Later on, this distinction becomes fuzzy when we start importing functions from different libraries, because we can use the `.function()` method to call functions from libraries, or import them directly. But the general principle still remains - functions which are specific to *something* (either a type, library, or module) can be called using the `.` notation. You can see this below, where I can import a library (called `math`) and then use the `.fsum()` function to calculate the sum of two numbers.

In the second cell, I import *just* the function, which makes it available without needing to use the `.` notation. This may be confusing right now, but you'll notice how different strategies for importing influence the way that functions are available in a notebook or a program.


In [None]:
# Import the library and then call a specific function from that library
import math
math.fsum([1,2])

In [None]:
# Import just the function from the math library
from math import fsum
fsum([1,2])

## **Your Turn**

- Create some new code cells below
- In the code cells, create some strings and try:
  - using different delimiters
  - using different functions on the strings
  - saving the strings to a variable name and then using functions






## **Unpacking Strings**

To continue the point I was making above, strings might look like sentences or phrases to us, and we can understand the differences between letters, punctuation, and whitespace. But computationally these are all variably equal **characters**, and as such a string in Python will be as long as the number of characters.

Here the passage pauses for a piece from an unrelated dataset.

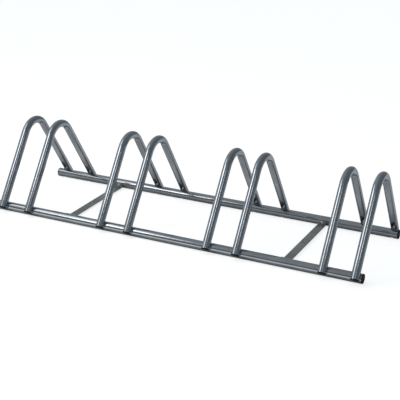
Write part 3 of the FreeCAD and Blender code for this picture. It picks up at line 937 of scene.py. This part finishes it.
class Nodes:
    """Short calls for the shader nodes of a material or a world."""

    def __init__(self, block):
        block.use_nodes = True
        self.block = block
        self.tree = block.node_tree

    def node(self, kind, inputs=(), **settings):
        made = self.tree.nodes.new("ShaderNode" + kind)
        for key, value in settings.items():
            setattr(made, key, value)
        for key, value in dict(inputs).items():
            self.put(made.inputs[key], value)
        return made

    def put(self, socket, value):
        if isinstance(value, bpy.types.NodeSocket):
            self.tree.links.new(value, socket)
        else:
            socket.default_value = value

    def surface(self):
        """Coordinates in metres along and around a tube, from the piece's own UV."""
        return self.node("UVMap", uv_map="surface").outputs["UV"]

    def place(self):
        """Coordinates in metres in the piece's own frame."""
        return self.node("TexCoord").outputs["Object"]

    def stretched(self, vector, scale):
        mapping = self.node("Mapping", {"Vector": vector, "Scale": scale})
        return mapping.outputs["Vector"]

    def noise(self, vector, scale, detail=4.0, roughness=0.55):
        made = self.node("TexNoise", {"Vector": vector, "Scale": scale, "Detail": detail,
                                      "Roughness": roughness})
        return made.outputs["Fac"]

    def spread(self, value, low, high, out_low=0.0, out_high=1.0):
        made = self.node("MapRange", {"Value": value, "From Min": low, "From Max": high,
                                      "To Min": out_low, "To Max": out_high})
        return made.outputs["Result"]

    def math(self, operation, first, second):
        made = self.node("Math", operation=operation)
        self.put(made.inputs[0], first)
        self.put(made.inputs[1], second)
        return made.outputs["Value"]

    def mix(self, share, first, second):
        made = self.node("Mix", data_type="RGBA")
        self.put(made.inputs["Factor"], share)
        self.put(made.inputs["A"], first)
        self.put(made.inputs["B"], second)
        return made.outputs["Result"]

    def bump(self, height, strength, distance, below=None):
        made = self.node("Bump", {"Height": height, "Strength": strength, "Distance": distance})
        if below is not None:
            self.put(made.inputs["Normal"], below)
        return made.outputs["Normal"]

    def set(self, **sockets):
        """Values of the material's main shader, its socket names with _ for a space."""
        shader = self.tree.nodes["Principled BSDF"]
        for key, value in sockets.items():
            self.put(shader.inputs[key.replace("_", " ")], value)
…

For example, note how the length of the following two strings is different, even though the phrase is identical. Can you see why?

In [None]:
# Version 1
len('underneath it all')

In [None]:
# Version 2
len('underneath it all ')

Punctuation also matters, compare these two examples, why is the first version longer than the second?

In [None]:
len("I can't even")

In [None]:
len("I cant even")

# Discussion

Consider the way strings are stored computationally.

- What implications or challenges do you think this might pose for the computational representation of text?

- Based on your understanding of strings thus far, are there any differences between the following computational representations of text?
  - words versus letters
  - sentences versus words
  - paragraphs versus sentences
  - texts versus paragraphs

- What remaining questions do you have about variables, strings, and the functions used in this notebook?